You didn’t slow down when you needed to. You didn’t stop when you needed to, and you didn’t take a day off when you needed to. Keep pushing now, and you could be out for weeks, if not months. A sore muscle can be easily treated, a torn muscle not so much. Mental fatigue can be cured by a day off; a complete breakdown or burnout takes much longer. Torn muscle from guitar playing? There are about 30 muscles and as many bones in each hand. Do the math.
And that’s the thing here; it may not be physical. If you find yourself thinking about the daily ritual of learning the skill you have been working on and cringing, it’s time to run away. Take an extended break; a vacation. If you don’t, you may never recover. That thing, whatever it is, will come to represent something you loathe.

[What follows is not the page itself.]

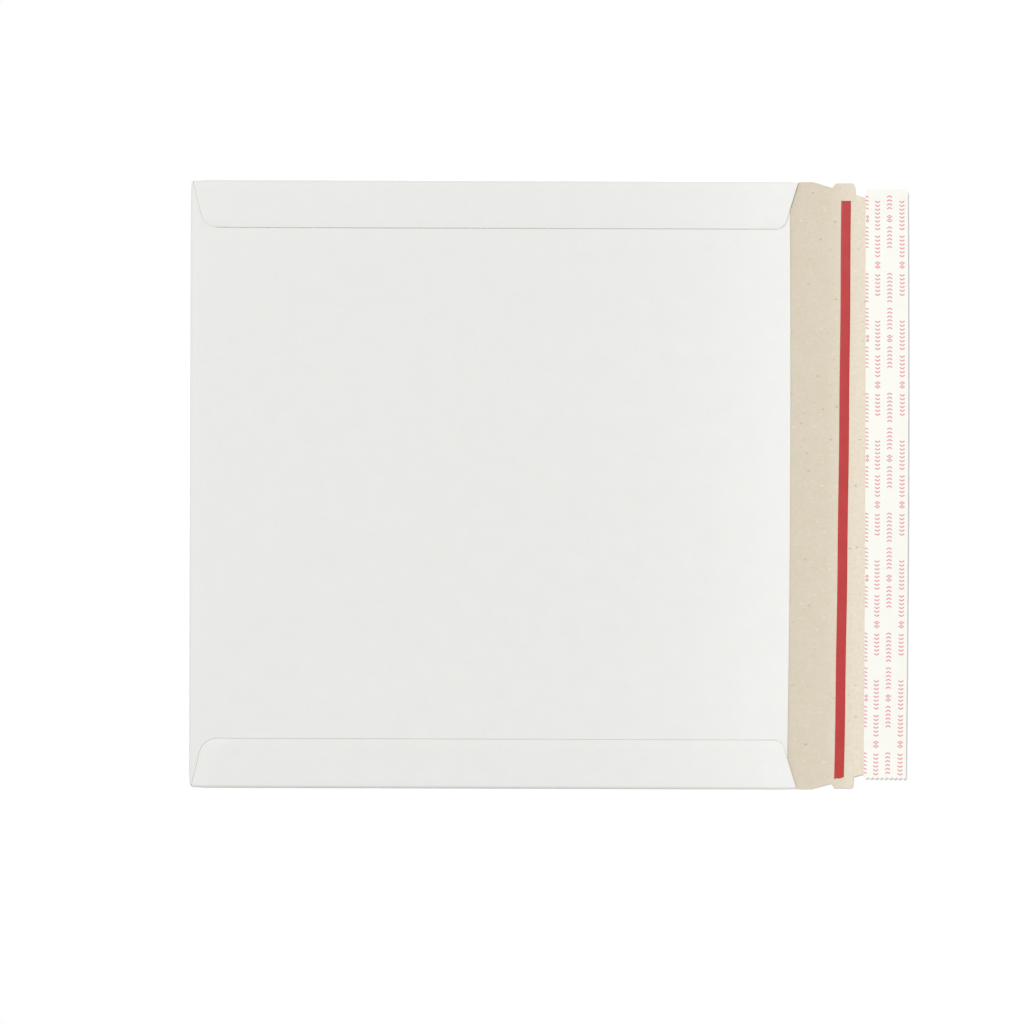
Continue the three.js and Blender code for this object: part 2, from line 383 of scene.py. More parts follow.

And so, the guitar goes in the closet. The running shoes get tossed into the garage and left there.
Pushing ourselves is what we do. It’s how we got to where we are. And any new skill, we want to excel at as quickly as possible, so we drive forward every day. But at some point, enough is enough. Learning to recognize that point and reacting to it is a skill all its own.
Stopping just before that point will allow you to sit in for another hand.